## DATA EXCERPT
- - - - - - -

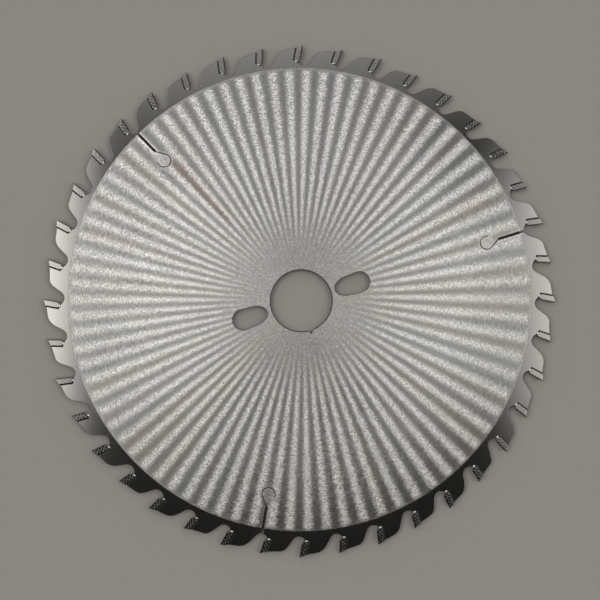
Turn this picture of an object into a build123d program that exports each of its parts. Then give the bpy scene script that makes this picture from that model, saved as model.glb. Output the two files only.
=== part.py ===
from build123d import *

import os
from math import acos, cos, degrees, radians, sin, sqrt, tan

# Circular saw blade for wood: a ground steel plate with carbide tips brazed into its teeth.
# The bore axis is +Z and the middle of the plate is at z = 0. The +X axis runs along the line
# of the two pin slots. Seen from above, the teeth cut clockwise.

# Blade sizes
blade_diameter = 250.0
kerf_width = 3.2
plate_thickness = 2.2
bore_diameter = 30.0
tooth_count = 40
first_gullet_azimuth = -0.6     # degrees from +X to the gullet with the first expansion slot

# Carbide tip, measured down its cutting face and back from that face
tip_length = 8.2
tip_thickness = 3.0
tip_face_length = 6.3           # cutting face above the slanted toe
toe_setback = 1.1               # how far back the toe ends
heel_chamfer = 0.7
hook_angle = 10.0
top_clearance = 15.0
bevel_angle = 15.0
radial_clearance = 1.0
tangential_clearance = 2.5

# Braze between tip and seat, with a sloping bead along the tip on each face of the plate
braze_gap = 0.15
bead_width = 0.35
bead_rise = 0.8                 # share of the tip's step above the plate that the bead covers

# Plate edge between two tips
floor_margin = 1.8              # from a tip's lower end in to the gullet's floor
gullet_radius = 3.45
gullet_lead = 0.19              # degrees from a tip's edge to the gullet in front of it
flank_angle = 36.0              # from the radius through the gullet
shoulder_radius = 7.0
land_angle = 10.0               # fall of the ground land behind a tip
land_drop = 0.1                 # land below the back edge of the tip
land_stock = 0.05               # ground off the land at its high side

# Polished rim outside the ground disc, which was ground a little off centre
rim_margin = 1.85               # mean distance from the gullet floors in to the disc
rim_relief = 0.05
disc_offset = 0.75
disc_offset_azimuth = 70.0

# Expansion slots, each ending in a fine hooked cut
slot_count = 3
slot_width = 1.05
slot_length = 13.2
hook_width = 0.28
hook_radius = 3.2
hook_drop = 6.2                 # from the slot's end in to the middle of its hook
hook_sweep = 236.0

# Bore and pin slots: each slot is the hull of three pin holes, as (diameter, pitch circle)
bore_chamfer = 0.15
pin_holes = [(7.0, 42.0), (9.0, 46.35), (10.0, 60.0)]
nick_azimuth = -90.0
nick_depth = 1.0
nick_before = 1.6               # width of the nick clockwise of its deepest point
nick_after = 2.1

# Worked-out sizes
spare = 1.0                     # how far blanks and cutters run past what they shape
tip_radius = blade_diameter / 2
pitch = 360 / tooth_count
floor_radius = tip_radius - tip_length - floor_margin
disc_radius = floor_radius - rim_margin
half_rim = plate_thickness / 2 - rim_relief
seat_length = tip_length + braze_gap
seat_thickness = tip_thickness + braze_gap
seat_chamfer = heel_chamfer + braze_gap * (2 - sqrt(2))
bevel_slope = tan(radians(bevel_angle))
heel_half_width = (
    kerf_width / 2
    - tip_length * tan(radians(radial_clearance))
    - tip_thickness * tan(radians(tangential_clearance))
)


# Each tooth is drawn at twelve o'clock: +X is the way it cuts, and +Y points away from the bore.

def turned(vector, ahead):
    """The vector turned about the bore by an angle towards the cutting side."""
    return vector.rotate(Axis.Z, -ahead)


def on_tip(down, back):
    """The point this far down the cutting face and this far behind it."""
    return Vector(0, tip_radius) + turned(Vector(-back, -down), hook_angle)


def crossing(point_a, way_a, point_b, way_b):
    """The point where two lines in the plane of the plate cross."""
    reach = (point_b - point_a).cross(way_b).Z / way_a.cross(way_b).Z
    return point_a + way_a * reach


def at_tooth(number):
    """Turn from twelve o'clock to a tooth. Tooth 0 is the one behind the first expansion slot."""
    return Rot(0, 0, first_gullet_azimuth + gullet_lead + number * pitch - 90)


def at_gullet(number):
    """Turn from twelve o'clock to the gullet in front of a tooth."""
    return Rot(0, 0, first_gullet_azimuth + number * pitch - 90)


def high_side(number):
    """Face of the plate with the high corner of a tooth: 1 above, -1 below, in turn."""
    return 1 if number % 2 == 0 else -1


def land_front():
    """Front of the ground land behind a tip, in the middle of the plate."""
    middle_of_edge = Vector(0, tip_radius - kerf_width / 2 * bevel_slope)
    top_way = Vector(1, tan(radians(top_clearance)))
    face_way = on_tip(1, 0) - on_tip(0, 0)
    return crossing(on_tip(0, seat_thickness), face_way, middle_of_edge, top_way) - Vector(0, land_drop)


def seat_lip():
    """Front of the seat's floor, where the gullet cuts it."""
    gullet_middle = turned(Vector(0, floor_radius + gullet_radius), gullet_lead)
    back = on_tip(0, 1) - on_tip(0, 0)
    start = on_tip(seat_length, 0) - gullet_middle
    along = start.dot(back)
    return on_tip(seat_length, sqrt(along**2 - start.dot(start) + gullet_radius**2) - along)


def plate_edge():
    """Edges of the plate along one tooth: seat, land, shoulder and flank, then the next gullet."""
    next_gullet = gullet_lead - pitch
    gullet_middle = Vector(0, floor_radius + gullet_radius)
    flank_way = Vector(sin(radians(flank_angle)), cos(radians(flank_angle)))
    flank_foot = gullet_middle + turned(flank_way, 90) * gullet_radius
    flank_foot = turned(flank_foot, next_gullet)
    flank_way = turned(flank_way, next_gullet)

    land = land_front() + Vector(0, half_rim * bevel_slope + land_stock)
    land_way = Vector(1, tan(radians(land_angle)))
    seat_top = crossing(on_tip(0, seat_thickness), on_tip(1, 0) - on_tip(0, 0), land, land_way)
    shoulder = crossing(land, land_way, flank_foot, flank_way)
    tooth = FilletPolyline(
        seat_lip(), on_tip(seat_length, seat_thickness - seat_chamfer),
        on_tip(seat_length - seat_chamfer, seat_thickness), seat_top, shoulder, flank_foot,
        radius=[0, 0, 0, shoulder_radius],
    )
    floor = turned(Vector(0, floor_radius), next_gullet)
    return tooth.edges() + ThreePointArc(flank_foot, floor, turned(seat_lip(), -pitch)).edges()


def block_above(point, fall, side):
    """Block above a bevelled top face that passes through a point and falls towards its back."""
    back_slope = tan(radians(fall))
    top = Plane(point, x_dir=(1, back_slope, 0), z_dir=(-back_slope, 1, -side * bevel_slope))
    length = radians(pitch / 2) * tip_radius + tip_thickness + spare
    block = Box(length, 2 * kerf_width, tip_length, align=(Align.MAX, Align.CENTER, Align.MIN))
    return top * Pos(tip_thickness, 0, 0) * block


def block_beside(side):
    """Block beside a tip, on the face that narrows towards its back and its lower end."""
    point = on_tip(0, 0) + Vector(0, 0, side * kerf_width / 2)
    down = (on_tip(1, 0) - on_tip(0, 0)) * tan(radians(radial_clearance))
    back = (on_tip(0, 1) - on_tip(0, 0)) * tan(radians(tangential_clearance))
    block = Box(4 * tip_length, 4 * tip_length, kerf_width, align=(Align.CENTER, Align.CENTER, Align.MIN))
    return Plane(point, z_dir=down + back + Vector(0, 0, side)) * block


def carbide_tip(side):
    """One tip, ground on its top and on both sides, with its high corner on the given side."""
    outline = Polyline(
        on_tip(-spare, 0), on_tip(tip_face_length, 0), on_tip(tip_length, toe_setback),
        on_tip(tip_length, tip_thickness - heel_chamfer),
        on_tip(tip_length - heel_chamfer, tip_thickness), on_tip(-spare, tip_thickness), close=True,
    )
    blank = extrude(make_face(outline), kerf_width / 2, both=True)
    edge = on_tip(0, 0) + Vector(0, 0, side * kerf_width / 2)
    return blank - block_beside(1) - block_beside(-1) - block_above(edge, top_clearance, side)


def braze(side):
    """Braze of one tip: a thin layer behind and under it, and a bead on each face of the plate."""
    seat = Polyline(
        on_tip(-spare, tip_thickness), on_tip(tip_length - heel_chamfer, tip_thickness),
        on_tip(tip_length, tip_thickness - heel_chamfer), on_tip(tip_length, toe_setback),
    )
    bead_top = half_rim + bead_rise * (heel_half_width - half_rim)
    reach = braze_gap + bead_width
    section = Polyline(
        (0, bead_top), (reach, half_rim), (braze_gap, half_rim),
        (braze_gap, -half_rim), (reach, -half_rim), (0, -bead_top), close=True,
    )
    start = Plane(seat @ 0, x_dir=on_tip(0, 1) - on_tip(0, 0), z_dir=on_tip(1, 0) - on_tip(0, 0))
    layer = sweep(start * make_face(section), path=seat, transition=Transition.RIGHT)
    return layer - block_above(land_front(), land_angle, side)


def expansion_slot():
    """Cutter for one expansion slot: straight in from the gullet, then a fine hook."""
    slot_end = floor_radius - slot_length
    hook_middle = Vector(0, slot_end - hook_drop)
    touch = degrees(acos(hook_radius / hook_drop))
    bend = [
        hook_middle + turned(Vector(0, hook_radius), touch + hook_sweep * share)
        for share in (0, 0.5, 1)
    ]
    hook = Line((0, slot_end), bend[0]) + ThreePointArc(*bend)
    straight = Pos(0, slot_end) * Rectangle(
        slot_width, slot_length + spare, align=(Align.CENTER, Align.MIN)
    )
    return extrude(straight + trace(hook, hook_width), plate_thickness, both=True)


def pin_slot():
    """Cutter for one pin slot on the +X side of the bore."""
    holes = [Pos(circle / 2, 0) * Circle(hole / 2) for hole, circle in pin_holes]
    hull = make_hull([edge for hole in holes for edge in hole.edges()])
    return extrude(hull, plate_thickness, both=True)


def bore_nick():
    """Cutter for the small nick that damage has left in the edge of the bore."""
    bore_radius = bore_diameter / 2
    corners = Polyline(
        (bore_radius - spare, -nick_before), (bore_radius, -nick_before),
        (bore_radius + nick_depth, 0), (bore_radius, nick_after),
        (bore_radius - spare, nick_after), close=True,
    )
    return Rot(0, 0, nick_azimuth) * extrude(make_face(corners), plate_thickness, both=True)


def disc_middle():
    """Place of the middle of the ground disc, beside the bore's axis."""
    return Rot(0, 0, disc_offset_azimuth) * Pos(disc_offset, 0)


def saw_plate():
    """The steel plate: ground disc, polished rim, teeth, slots and bore."""
    disc = disc_middle() * Cylinder(disc_radius, plate_thickness)
    disc -= Cylinder(bore_diameter / 2, plate_thickness)
    bore_edges = disc.edges().filter_by(GeomType.CIRCLE).sort_by(SortBy.RADIUS)[:2]
    disc = chamfer(bore_edges, bore_chamfer)
    outline = [at_tooth(n) * edge for n in range(tooth_count) for edge in plate_edge()]
    rim = extrude(make_face(outline), half_rim, both=True)
    rim -= disc_middle() * Cylinder(disc_radius - spare, plate_thickness)
    lands = {side: block_above(land_front(), land_angle, side) for side in (1, -1)}
    rim -= [at_tooth(n) * lands[high_side(n)] for n in range(tooth_count)]
    slots = [at_gullet(round(k * tooth_count / slot_count)) * expansion_slot() for k in range(slot_count)]
    pins = [pin_slot(), Rot(0, 0, 180) * pin_slot()]
    return disc + rim - slots - pins - bore_nick()


def write(name, shape):
    """Write one sub-part to its own file."""
    shape.label = name
    export_step(shape, f"parts/{name}.step")


os.makedirs("parts", exist_ok=True)
write("saw_plate", saw_plate())
tips = {side: carbide_tip(side) for side in (1, -1)}
brazes = {side: braze(side) for side in (1, -1)}
for n in range(tooth_count):
    write(f"tip_{n + 1:02d}", at_tooth(n) * tips[high_side(n)])
write("braze_joints", Compound([at_tooth(n) * brazes[high_side(n)] for n in range(tooth_count)]))
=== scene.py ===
"""A used circular saw blade lying on a plain floor, seen from straight above.

The finishes, the drops of braze, the painted shade in the slots and the stage are built round
the frame of solid parts. Finishes, drops and slot fillings are laid out in millimetres unless said
otherwise, the stage in metres.
"""

from __future__ import annotations

import logging
import math
from dataclasses import dataclass
from enum import Enum
from typing import Mapping, Sequence, Union

import bpy
from mathutils import Matrix, Vector


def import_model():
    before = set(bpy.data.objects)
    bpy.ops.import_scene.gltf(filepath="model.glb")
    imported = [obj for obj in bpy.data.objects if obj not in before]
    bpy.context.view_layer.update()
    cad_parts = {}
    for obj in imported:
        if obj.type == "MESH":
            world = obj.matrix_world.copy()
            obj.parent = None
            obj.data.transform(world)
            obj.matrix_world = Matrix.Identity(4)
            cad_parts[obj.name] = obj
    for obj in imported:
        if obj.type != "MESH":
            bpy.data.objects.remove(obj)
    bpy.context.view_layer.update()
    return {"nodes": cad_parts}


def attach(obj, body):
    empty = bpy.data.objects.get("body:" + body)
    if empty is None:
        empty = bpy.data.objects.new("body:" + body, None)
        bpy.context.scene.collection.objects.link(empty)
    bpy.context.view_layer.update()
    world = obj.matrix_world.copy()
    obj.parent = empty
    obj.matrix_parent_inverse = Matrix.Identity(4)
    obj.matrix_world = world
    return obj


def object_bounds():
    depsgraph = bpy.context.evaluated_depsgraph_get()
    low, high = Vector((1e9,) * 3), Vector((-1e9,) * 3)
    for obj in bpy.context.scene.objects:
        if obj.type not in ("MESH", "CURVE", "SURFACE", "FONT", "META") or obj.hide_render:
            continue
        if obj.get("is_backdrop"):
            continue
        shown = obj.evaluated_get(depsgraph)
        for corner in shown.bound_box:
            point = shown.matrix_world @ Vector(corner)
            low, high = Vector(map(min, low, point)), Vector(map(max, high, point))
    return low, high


log = logging.getLogger("saw_blade")

MM = 0.001  # one millimetre, in metres
PHOTO_ROLL = math.radians(18.0)  # turn from the blade's own axes to the photograph's
TEETH = 40
TIP_RADIUS = 125.0  # millimetres from the bore's axis to the edge of a tip
HOOK_ANGLE = math.radians(10.0)
FIRST_TOOTH = 17.59  # azimuth of the first tooth's edge, in degrees from the photograph's right

NOISE_MIDDLE = 0.5  # what the noise node gives on average
NOISE_STRETCH = 4.0  # brings what it gives to about -1 to 1

Number = Union["Signal", float]
Colour = Sequence[float]


class Side(Enum):
    """Face of the plate, as the sign of its height."""

    UPPER = 1
    LOWER = -1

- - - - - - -

## YOUR OBJECTIVE
Repeat exactly the lines from the one containing "land_angle, side) for" to the one containing "before = set(bpy.data.objects)", both lines included, and nothing else.

## RESULT OF THE TASK
    lands = {side: block_above(land_front(), land_angle, side) for side in (1, -1)}
    rim -= [at_tooth(n) * lands[high_side(n)] for n in range(tooth_count)]
    slots = [at_gullet(round(k * tooth_count / slot_count)) * expansion_slot() for k in range(slot_count)]
    pins = [pin_slot(), Rot(0, 0, 180) * pin_slot()]
    return disc + rim - slots - pins - bore_nick()


def write(name, shape):
    """Write one sub-part to its own file."""
    shape.label = name
    export_step(shape, f"parts/{name}.step")


os.makedirs("parts", exist_ok=True)
write("saw_plate", saw_plate())
tips = {side: carbide_tip(side) for side in (1, -1)}
brazes = {side: braze(side) for side in (1, -1)}
for n in range(tooth_count):
    write(f"tip_{n + 1:02d}", at_tooth(n) * tips[high_side(n)])
write("braze_joints", Compound([at_tooth(n) * brazes[high_side(n)] for n in range(tooth_count)]))
=== scene.py ===
"""A used circular saw blade lying on a plain floor, seen from straight above.

The finishes, the drops of braze, the painted shade in the slots and the stage are built round
the frame of solid parts. Finishes, drops and slot fillings are laid out in millimetres unless said
otherwise, the stage in metres.
"""

from __future__ import annotations

import logging
import math
from dataclasses import dataclass
from enum import Enum
from typing import Mapping, Sequence, Union

import bpy
from mathutils import Matrix, Vector


def import_model():
    before = set(bpy.data.objects)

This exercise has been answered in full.